MATERIALS PROVIDED:
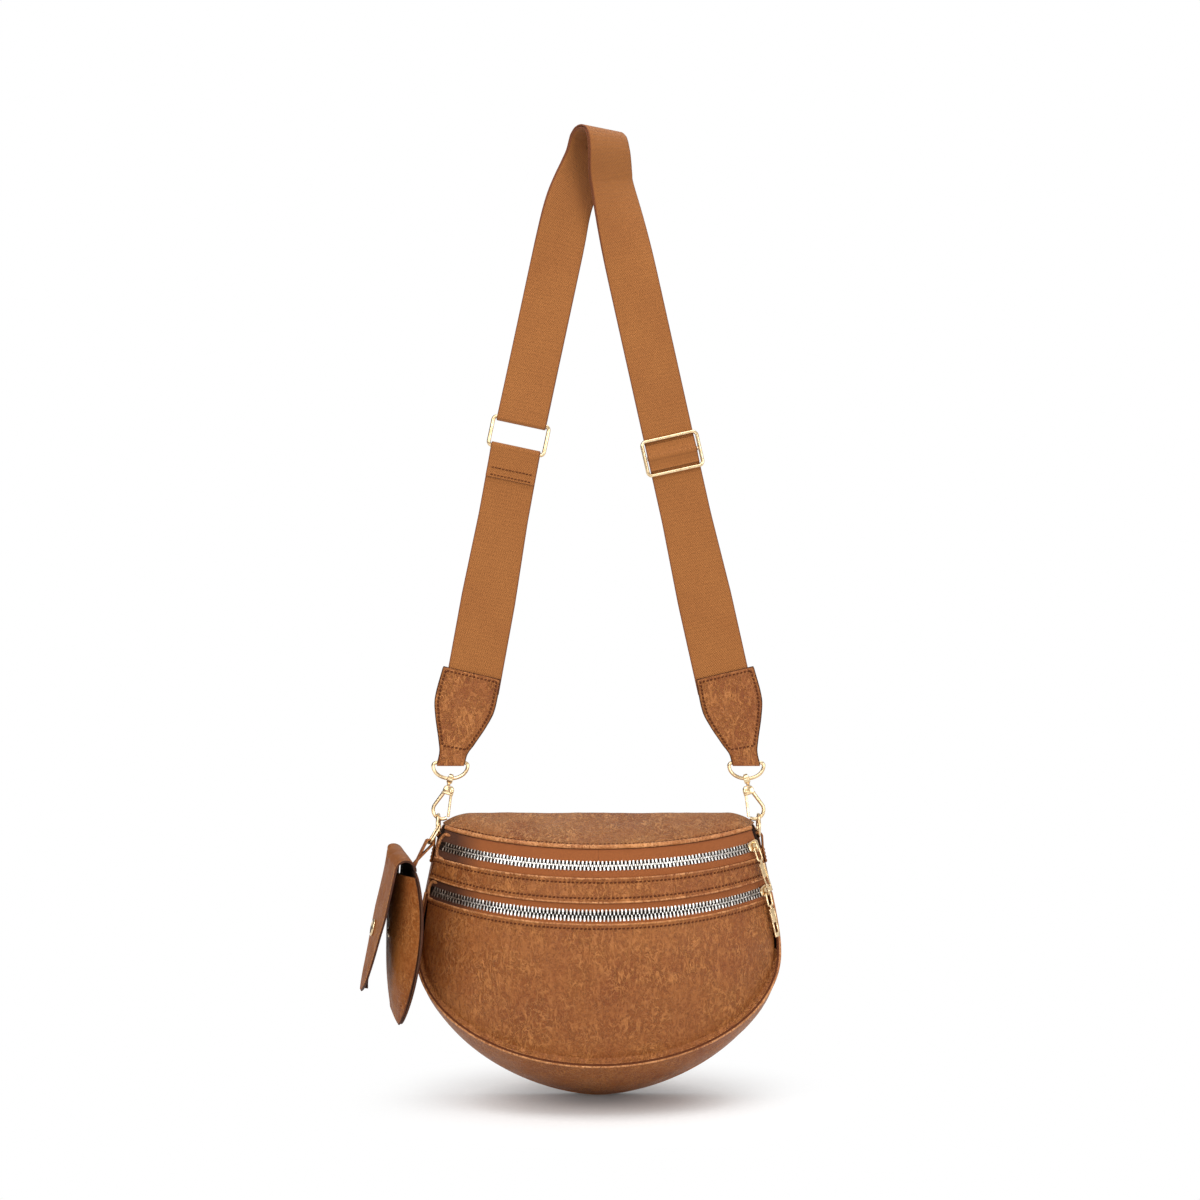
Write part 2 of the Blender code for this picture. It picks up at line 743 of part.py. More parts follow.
---
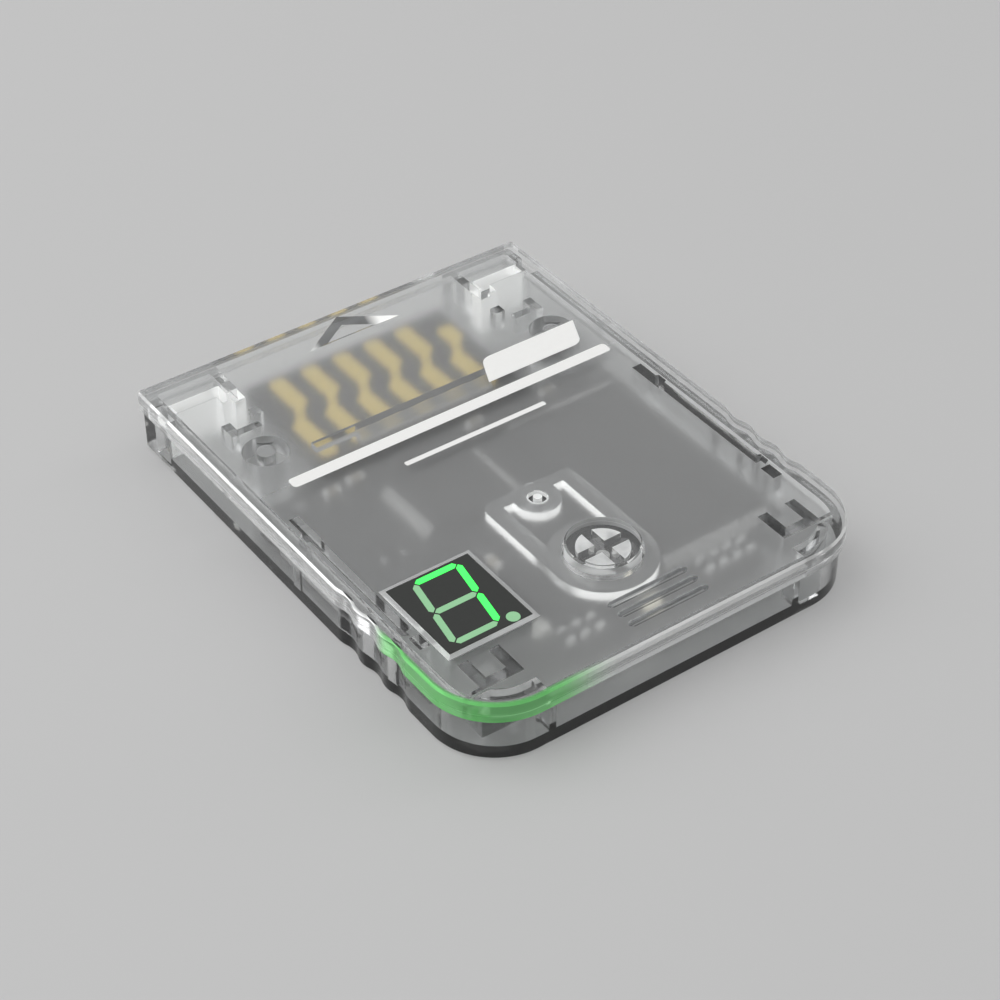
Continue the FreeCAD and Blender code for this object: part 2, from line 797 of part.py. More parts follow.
--
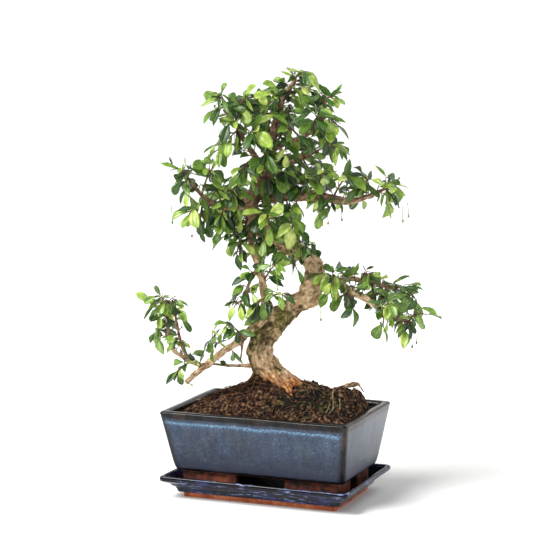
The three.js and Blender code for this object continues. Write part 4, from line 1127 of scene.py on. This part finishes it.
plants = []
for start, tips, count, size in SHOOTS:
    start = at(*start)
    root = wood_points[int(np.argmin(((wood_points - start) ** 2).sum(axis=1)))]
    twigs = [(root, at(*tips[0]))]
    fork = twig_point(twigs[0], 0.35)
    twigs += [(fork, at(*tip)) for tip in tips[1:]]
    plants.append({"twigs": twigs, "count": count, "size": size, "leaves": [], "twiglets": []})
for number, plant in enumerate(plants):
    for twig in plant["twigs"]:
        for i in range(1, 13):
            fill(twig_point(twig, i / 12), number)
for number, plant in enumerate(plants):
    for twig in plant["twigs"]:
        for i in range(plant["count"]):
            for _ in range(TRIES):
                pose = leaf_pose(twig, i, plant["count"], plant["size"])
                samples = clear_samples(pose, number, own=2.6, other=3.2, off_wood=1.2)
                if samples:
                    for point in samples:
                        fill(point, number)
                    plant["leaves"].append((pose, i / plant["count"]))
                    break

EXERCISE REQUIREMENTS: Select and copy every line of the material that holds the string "Write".

RIGHT ANSWER:
Write part 2 of the Blender code for this picture. It picks up at line 743 of part.py. More parts follow.
The three.js and Blender code for this object continues. Write part 4, from line 1127 of scene.py on. This part finishes it.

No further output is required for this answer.